Off to the Beehive... I may be there the whole day, unless something more interestng turns up.



Dawn
Dawn
Sat Jun 14 03:42:49 2008
Turkeys and Complacency

Recently saw, by jwz's recommendation, "The Man From Earth", a film about a man who claims to be many thousands of years old. It's a rather nice independent film, probably misclassified as sci-fi, as it's mostly about people talking in a single room (maybe a bit like Hitchcock's "Rope" in a few ways). Also pleasing: Amy's Vegetarian Chili.

I'm a bit bothered at the highly neurotic behaviour that the DMCA's safe harbour clause seems to bring about - for sites that do it, reporting queries that pull up large amounts of spam on their site with the expectation that they can follow them and purge things does not work, as anything more than being directed straight towards spam constitutes policing their content, making them legally responsible ... or so people quote their lawyers. It's a pity that it works out that way, although finding another compromise that works reasonably well might be difficult. In a more ideal world, policies like "We police content on our site how and when we feel like it but that doesn't make us responsible for when we don't" would presumably be doable too, although it's not hard to imagine problems with that.

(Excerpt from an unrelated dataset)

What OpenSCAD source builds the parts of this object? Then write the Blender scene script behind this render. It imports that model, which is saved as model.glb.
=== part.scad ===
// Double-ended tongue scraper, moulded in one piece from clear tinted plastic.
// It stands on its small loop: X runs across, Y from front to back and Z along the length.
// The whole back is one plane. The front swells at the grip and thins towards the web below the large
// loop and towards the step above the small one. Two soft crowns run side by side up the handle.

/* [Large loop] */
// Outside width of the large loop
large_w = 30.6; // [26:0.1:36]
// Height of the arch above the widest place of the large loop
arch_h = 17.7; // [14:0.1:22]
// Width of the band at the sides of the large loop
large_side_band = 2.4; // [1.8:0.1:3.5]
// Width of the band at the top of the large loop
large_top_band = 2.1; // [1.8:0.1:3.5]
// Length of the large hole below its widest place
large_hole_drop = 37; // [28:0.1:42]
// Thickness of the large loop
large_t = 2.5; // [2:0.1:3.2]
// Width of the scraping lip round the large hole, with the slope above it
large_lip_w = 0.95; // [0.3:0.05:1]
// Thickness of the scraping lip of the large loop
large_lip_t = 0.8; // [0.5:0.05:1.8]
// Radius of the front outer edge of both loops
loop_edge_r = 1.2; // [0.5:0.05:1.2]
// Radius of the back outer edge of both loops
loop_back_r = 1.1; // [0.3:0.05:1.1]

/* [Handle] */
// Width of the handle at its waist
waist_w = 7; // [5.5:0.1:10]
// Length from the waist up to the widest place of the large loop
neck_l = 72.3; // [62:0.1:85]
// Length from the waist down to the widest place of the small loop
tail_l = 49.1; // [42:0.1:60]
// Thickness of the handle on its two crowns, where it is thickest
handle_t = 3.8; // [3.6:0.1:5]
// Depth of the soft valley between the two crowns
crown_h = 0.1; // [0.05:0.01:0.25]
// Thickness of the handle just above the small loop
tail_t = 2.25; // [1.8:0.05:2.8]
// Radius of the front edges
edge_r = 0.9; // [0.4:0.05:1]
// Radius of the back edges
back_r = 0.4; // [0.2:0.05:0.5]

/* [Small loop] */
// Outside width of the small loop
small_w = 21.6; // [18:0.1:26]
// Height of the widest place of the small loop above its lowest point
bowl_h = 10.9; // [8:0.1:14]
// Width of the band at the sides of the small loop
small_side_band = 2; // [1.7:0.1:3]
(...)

I'm still digesting an article in Middle East Review on social favours in the Arab world and how it distorts the business and personal climate. (view full entry for contents)



Dusk
Dusk
Sun Jun 15 23:08:09 2008
Inner Monologues

I think I said 6 words today (vocally, not written/typed/etc), namely to specify the kind of tea I wanted at the coffeeshop. Fairly typical, as I don't usually run into anyone I know who's up for chatting, but the fact of it got me thinking about thought and words again. (view full entry for contents)

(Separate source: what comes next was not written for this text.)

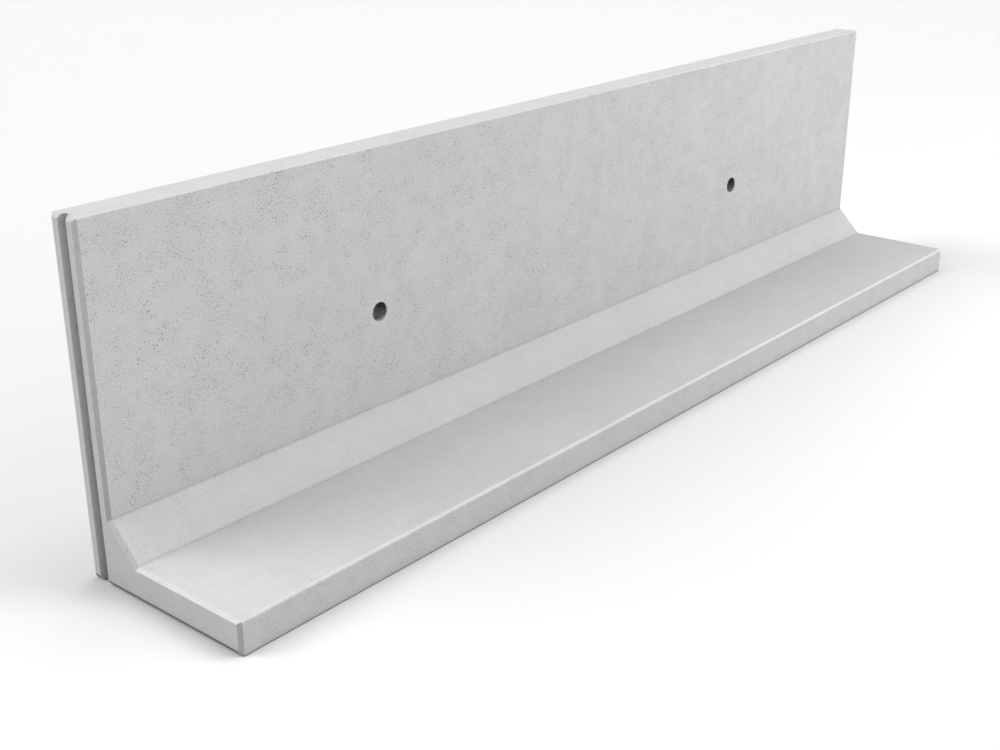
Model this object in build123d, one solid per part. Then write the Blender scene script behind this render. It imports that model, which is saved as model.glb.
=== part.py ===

Frequent failures to get people interested in a trip to India Garden, Abay, etc: disappointing, both in terms of loneliness and that I usually don't like to eat out alone. Oh well.

Most of the way through "Major Trends in Formative Judaism" - quite an interesting book. As the title suggests, it attempts to see how interpretations of Torah and other related works shifted during early Rabbinical Judaism (the author makes use of "Judaisms" often, stressing that the community was diverse in perspective and formulation) and how closely those can be said to relate to pre-rabbinical Judaism. It is a scholarly work, but only lightly so in that it does not cite original sources quite enough, and also that its phrasing suggests a concern with what people should believe today (or perhaps I focus too much into the author's phrasing). I would be interested to find scholarly sources on pre-rabbinical Judaism as well, although as I understand we don't have a lot of information of the specifics of that.

I am having trouble scripting using the screen utility, and am frustrated.(view full entry for contents)

On the upside, I think I've figured out how to use DIVs instead of tables for my blog software - here's a snapshot sans tables. To my readers who read my blog in its original form (that is, not the Livejournal mirror), does the div form look better or worse? Does it render correctly? As you probably have noticed, while my computer knowledge is broad and deep in some places, I am not very good with making pretty interfaces :P

I recently had an awesome idea for a very geeky party, but I suspect I don't really know enough people who would come to pull it off. Another Ceilidh would be kind of interesting too, or even regularly holding dinner (once a week?), .. I dunno. I'm not good at organising these things though, especially now, and it would just kill me to organise a gathering and have almost nobody show up.